During the Spanish viceroyalty, Massa Lubrense underwent a period of political unrest in an era of civil and moral decadence made worse by the frequent invasions of Turkish pirates who in 1558 after horrendous massacres and pillaging took away about one thousand five hundred people as slaves, some of whom were then ransomed.
The continual threat from the sea forced the people of Massa to build a series of watch towers along the coast, almost all of which are reasonably preserved and can still be seen today.
In 1656 the plague, which had broken out in Naples some years earlier, spread to this area causing many deaths.
Eventually, during the domination of the Bourbons, even Massa began to feel the progress of the times, and new commercial and artisan activities began to emerge alongside the ancient peasant civilisation. Due to the poor communications by land, a substantial fleet of large ships sailed to the capital and to other Mediterranean ports exporting agricultural produce, livestock and artisan products and importing raw materials and consumer articles. Commerce with Naples was so intense that an entire district down at the quay side was named Porta di Massa.
In 1808 Gioacchino Murat directed military operations from Massa against the English who had occupied Capri. On the return of the Bourbons to the throne of Naples, there were numerous conspiracies of the Carbonaria up until the liberation of the Reign of the Two Sicilies which was followed by the Unification of Italy.
From the end of 1800 until after the first World War the first mass emigrations took place, mainly towards the Americas and New Zealand; but after the second World War a significant number of townspeople also emigrated in search of work and better living conditions.
In contrast, the numerous stone quarries (the most important being Marcigliano, Puolo and Ieranto, active from the 1920's to 1968) attracted considerable numbers of Sardinian miners who had no difficulty in settling into the Massa society.
During the Second World War, many people were evacuated from the heavily bombarded Naples and came to stay here. Following the 1943 armistice, dozens of disbanded soldiers who had been employed in coastal defense at Tore and Reola, found refuge with families in Massa.
Once the war ended, many of them stayed here, whilst others went back to their home towns taking their young brides with them.

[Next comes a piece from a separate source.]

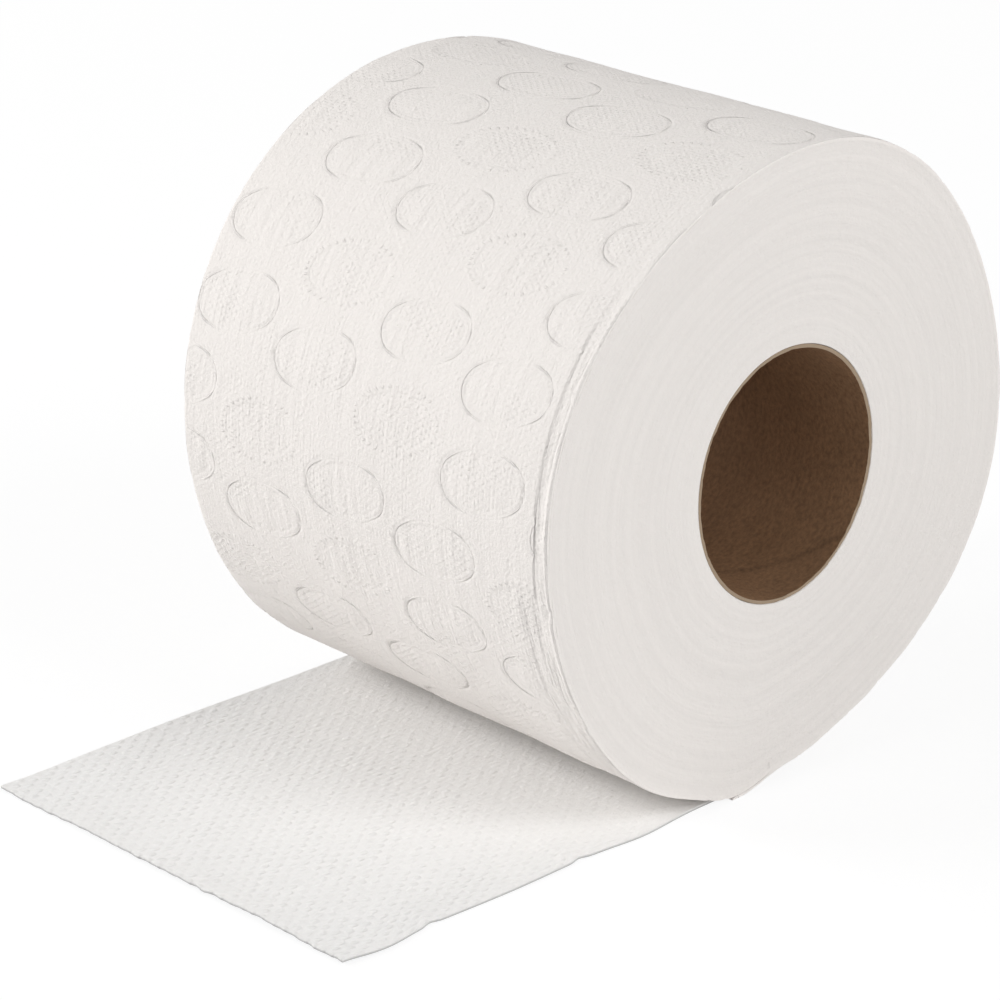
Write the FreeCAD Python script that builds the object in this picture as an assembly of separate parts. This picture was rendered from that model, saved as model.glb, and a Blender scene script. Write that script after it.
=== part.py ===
import FreeCAD, Part
import math
import os

# A toilet paper roll that lies on its side and rests on its own loose tail.
# Y runs along the roll's axis, Z is up, and the tail lies on the floor towards -X.
# The origin is on the axis of the cardboard core, halfway along it.
# Lengths are in millimetres and angles in degrees.

# The cardboard core
core_bore_radius = 23.0
core_wall = 0.6
core_glue_gap = 0.05

# The wound web of tissue
roll_radius = 60.0
roll_width = 93.0
web_thickness = 0.5
rest_sag = 0.6

# The loose tail, from straight under the axis to its torn end
tail_length = 104.0
tear_pitch = 4.1
tear_tab_width = 1.3
tear_tab_length = 0.6

# One embossed oval, longer along the axis than along the web
oval_length = 20.2
oval_width = 11.8
oval_end_radius = 4.6
oval_tilt = 11.0
emboss_depth = 0.25

# The lattice of the ovals, as steps along the web and along the axis
column_step_web = 16.3
column_step_axis = 6.4
column_zigzag = 2.7
row_step_web = -5.0
row_step_axis = 22.2
lattice_start_web = 66.7
lattice_start_axis = -33.8
dotted_row_period = 3
oval_end_margin = 10.0

# The slit on both ends where the outer turn lies loose, in quarter turns up from the flat spot
loose_quarters = 1
loose_gap = 0.15
loose_depth = 0.5

# Sizes that follow from the ones above
Y_AXIS = FreeCAD.Vector(0, 1, 0)
core_outer_radius = core_bore_radius + core_wall
web_bore_radius = core_outer_radius + core_glue_gap
quarter_gain = web_thickness / 4
first_quarter_radius = roll_radius - 3.5 * quarter_gain
floor_height = rest_sag - roll_radius
tail_top_height = floor_height + web_thickness


def outward(angle):
    """Direction away from the axis, at an angle from straight down towards the tail's side."""
    turn = math.radians(angle)
    return FreeCAD.Vector(-math.sin(turn), 0, -math.cos(turn))


def spiral_centre(quarter):
    """Centre of one quarter turn, numbered 0 to 3 from the flat spot, of the four-centre spiral."""
    across = -quarter_gain / 2 if quarter in (0, 3) else quarter_gain / 2
    height = quarter_gain / 2 if quarter in (0, 1) else -quarter_gain / 2
    return FreeCAD.Vector(across, 0, height)


def spiral_arc(quarter, radius, start, end):
    """Arc of one quarter turn, from a start to an end angle."""
    places = [spiral_centre(quarter) + outward(angle) * radius for angle in (start, (start + end) / 2, end)]
    return Part.Arc(places[0], places[1], places[2]).toShape()


def turn_outline(inset, wedge_height, heel_height):
    """Outermost turn seen from the end, set in by a depth, from the wedge at the tail round to its heel."""
    radii = [first_quarter_radius + quarter * quarter_gain - inset for quarter in range(4)]
    start = math.degrees(math.acos((spiral_centre(0).z - wedge_height) / radii[0]))
    end = 360 - math.degrees(math.acos((spiral_centre(3).z - heel_height) / radii[3]))
    limits = [start, 90, 180, 270, end]
    return [spiral_arc(quarter, radii[quarter], limits[quarter], limits[quarter + 1]) for quarter in range(4)]


def prism(edges, length):
    """Solid of a closed outline, centred on the middle of the roll."""
    outline = Part.Wire(edges)
    outline.translate(-Y_AXIS * length / 2)
    return Part.Face(outline).extrude(Y_AXIS * length)


def straight(start, end):
    return Part.LineSegment(start, end).toShape()


def ends_of(edges):
    """First and last point of a chain of edges."""
    return edges[0].firstVertex().Point, edges[-1].lastVertex().Point


def cylinder(radius, length):
    """Round bar on the roll's axis, centred on the middle of the roll."""
    return Part.makeCylinder(radius, length, -Y_AXIS * length / 2, Y_AXIS)


def make_core():
    """Spirally wound cardboard tube, cut flush with the tissue at both ends."""
    return cylinder(core_outer_radius, roll_width).cut(cylinder(core_bore_radius, 2 * roll_width))


def make_winding():
    """All the turns and the tail as one solid, before anything is pressed into it."""
    turn = turn_outline(0, tail_top_height, floor_height)
    wedge, heel = ends_of(turn)
    tip_bottom = FreeCAD.Vector(-tail_length, 0, floor_height)
    tip_top = FreeCAD.Vector(-tail_length, 0, tail_top_height)
    tail = [straight(heel, tip_bottom), straight(tip_bottom, tip_top), straight(tip_top, wedge)]
    return prism(turn + tail, roll_width).cut(cylinder(web_bore_radius, 2 * roll_width))


def surface_frame(distance):
    """Point and outward direction on the outer turn, at a distance from its top towards the tail's side."""
    upper, lower = (1, 0) if distance >= 0 else (2, 3)
    upper_radius = first_quarter_radius + upper * quarter_gain
    lower_radius = first_quarter_radius + lower * quarter_gain
    beyond = abs(distance) - upper_radius * math.pi / 2
    if beyond <= 0:
        quarter, radius, swept = upper, upper_radius, math.degrees(abs(distance) / upper_radius)
    else:
        quarter, radius, swept = lower, lower_radius, 90 + math.degrees(beyond / lower_radius)
    normal = outward(180 - math.copysign(swept, distance))
    return spiral_centre(quarter) + normal * radius, normal


def oval_outline(base, across, along):
    """Oval of four tangent arcs round a base point, longer in the along direction."""
    half_width = oval_width / 2
    reach = oval_length / 2 - oval_end_radius
    flank_radius = (half_width ** 2 + reach ** 2 - oval_end_radius ** 2) / (2 * (half_width - oval_end_radius))
    flank_centre = half_width - flank_radius
    join = math.atan2(reach, -flank_centre)
    arcs = []
    for side in (1, -1):
        flank = [(flank_centre + flank_radius * math.cos(turn), flank_radius * math.sin(turn))
                 for turn in (-join, 0, join)]
        head = [(oval_end_radius * math.cos(turn), reach + oval_end_radius * math.sin(turn))
                for turn in (join, math.pi / 2, math.pi - join)]
        for points in (flank, head):
            places = [base + across * (side * x) + along * (side * y) for x, y in points]
            arcs.append(Part.Arc(places[0], places[1], places[2]).toShape())
    return Part.Wire(arcs)


def pressed_oval(distance, height, bed):
    """Space of one oval over the bed that it is pressed down to."""
    point, normal = surface_frame(distance)
    base = point + Y_AXIS * height - normal * 2 * emboss_depth
    tilt = FreeCAD.Rotation(normal, oval_tilt)
    outline = oval_outline(base, tilt.multVec(Y_AXIS.cross(normal)), tilt.multVec(Y_AXIS))
    return Part.Face(outline).extrude(normal * 4 * emboss_depth).cut(bed)


def is_dotted(column, row):
    """In two rows of three every second oval is pressed as fine dots, which are left off this model."""
    place = row % dotted_row_period
    return (place == 1 and column % 2 == 1) or (place == 2 and column % 2 == 0)


def oval_places():
    """Middles of the line ovals on the outer turn, clear of the tail, of the flat spot and of the roll's ends."""
    wedge, heel = ends_of(turn_outline(0, tail_top_height, floor_height))
    farthest = math.pi * roll_radius - max(-wedge.x, heel.x) - math.hypot(oval_length, oval_width) / 2
    highest = roll_width / 2 - oval_end_margin
    columns = int(2 * farthest / column_step_web)
    rows = int((roll_width + columns * column_step_axis) / row_step_axis)
    places = []
    for column in range(-columns, columns + 1):
        zigzag = column_zigzag if column % 2 == 0 else -column_zigzag
        for row in range(-rows, rows + 1):
            distance = lattice_start_web + column * column_step_web + row * row_step_web
            height = lattice_start_axis + column * column_step_axis + row * row_step_axis + zigzag
            if abs(distance) < farthest and abs(height) < highest and not is_dotted(column, row):
                places.append((distance, height))
    return places


def emboss_bed():
    """The roll set in by the embossing's depth, which the ovals are pressed down to."""
    turn = turn_outline(emboss_depth, tail_top_height, tail_top_height)
    wedge, heel = ends_of(turn)
    return prism(turn + [straight(heel, wedge)], 2 * roll_width)


def loose_side(inset):
    """One side of the slit under the loose part of the outer turn, down to the wedge's mouth."""
    turn_under = tail_top_height + web_thickness + inset
    arcs = turn_outline(web_thickness + inset, turn_under, tail_top_height + inset)[-loose_quarters:]
    wedge = ends_of(turn_outline(0, tail_top_height, floor_height))[0]
    mouth = FreeCAD.Vector(wedge.x - 4 * web_thickness, 0, tail_top_height + inset)
    return arcs + [straight(ends_of(arcs)[1], mouth)]


def loose_slits():
    """Slit on each end between the loose outer turn and the turns under it, as the web leaves the roll."""
    sides = loose_side(0), loose_side(loose_gap)
    caps = [straight(ends_of(sides[0])[end], ends_of(sides[1])[end]) for end in (0, 1)]
    band = Part.Face(Part.Wire(Part.__sortEdges__(sides[0] + sides[1] + caps)))
    slits = []
    for end in (-1, 1):
        bottom = band.copy()
        bottom.translate(Y_AXIS * end * (roll_width / 2 - loose_depth))
        slits.append(bottom.extrude(Y_AXIS * end * 2 * loose_depth))
    return slits


def tear_notches():
    """Gaps between the small tabs that the torn perforation leaves along the tail's end."""
    count = int(roll_width / tear_pitch)
    gap = tear_pitch - tear_tab_width
    notches = []
    for index in range(count):
        start = (index - count / 2) * tear_pitch + tear_tab_width / 2
        corner = FreeCAD.Vector(-tail_length - tear_tab_length, start, floor_height - web_thickness)
        notches.append(Part.makeBox(2 * tear_tab_length, gap, 3 * web_thickness, corner))
    return notches


def make_web():
    """The tissue: its turns and its tail, with the pressed ovals, the loose outer turn and the torn end."""
    bed = emboss_bed()
    ovals = [pressed_oval(distance, height, bed) for distance, height in oval_places()]
    return make_winding().cut(ovals + loose_slits() + tear_notches())


def export(name, shape):
    solids = shape.Solids
    part = solids[0] if len(solids) == 1 else shape
    part.exportStep(os.path.join("parts", name + ".step"))
    print(name, "solids", len(solids), "valid", part.isValid(), "volume", round(part.Volume, 1))


os.makedirs("parts", exist_ok=True)
export("core_tube", make_core())
export("tissue_roll", make_web())
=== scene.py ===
"""Looks of a toilet paper roll lying on its side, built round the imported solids. Lengths are in metres."""
import math

import bmesh
import bpy
import numpy as np
from mathutils import Matrix, Vector


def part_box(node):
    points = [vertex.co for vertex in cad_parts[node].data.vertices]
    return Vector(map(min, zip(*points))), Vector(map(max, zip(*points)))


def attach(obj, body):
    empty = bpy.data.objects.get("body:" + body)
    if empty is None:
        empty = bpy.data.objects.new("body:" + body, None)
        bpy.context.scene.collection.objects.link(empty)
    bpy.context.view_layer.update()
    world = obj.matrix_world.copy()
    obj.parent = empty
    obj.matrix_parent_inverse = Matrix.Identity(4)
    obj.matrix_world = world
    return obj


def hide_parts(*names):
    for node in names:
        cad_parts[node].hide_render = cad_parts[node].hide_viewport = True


bl_info = {
    "name": "Toilet Paper Roll",
    "version": (1, 0, 0),
    "blender": (4, 5, 0),
    "location": "View3D > Sidebar > Paper Roll",
    "description": "Dresses the solids of a toilet paper roll in embossed tissue and kraft board",
    "category": "Add Mesh",
}

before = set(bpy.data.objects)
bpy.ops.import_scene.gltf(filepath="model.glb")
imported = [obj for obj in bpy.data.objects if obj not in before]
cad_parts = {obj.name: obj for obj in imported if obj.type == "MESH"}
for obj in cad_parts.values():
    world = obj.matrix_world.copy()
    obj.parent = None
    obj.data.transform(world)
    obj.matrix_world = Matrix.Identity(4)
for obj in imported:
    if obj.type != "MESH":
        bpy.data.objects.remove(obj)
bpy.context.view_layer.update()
web_low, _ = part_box("tissue_roll")
core_low, core_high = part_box("core_tube")

MM = 0.001
QUARTER = math.pi / 2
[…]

In 1944 groups of refugees from Cassino and Nettuno were taken in, and small groups of Irish and American soldiers came here to Massa and S. Agata on furlough.
Over the last few decades in spite of the crisis in this sector, agriculture has remained fairly prosperous, and thanks to the improvement and expansion of hotels, restaurants and supplemental services, domestic and international tourism has flourished.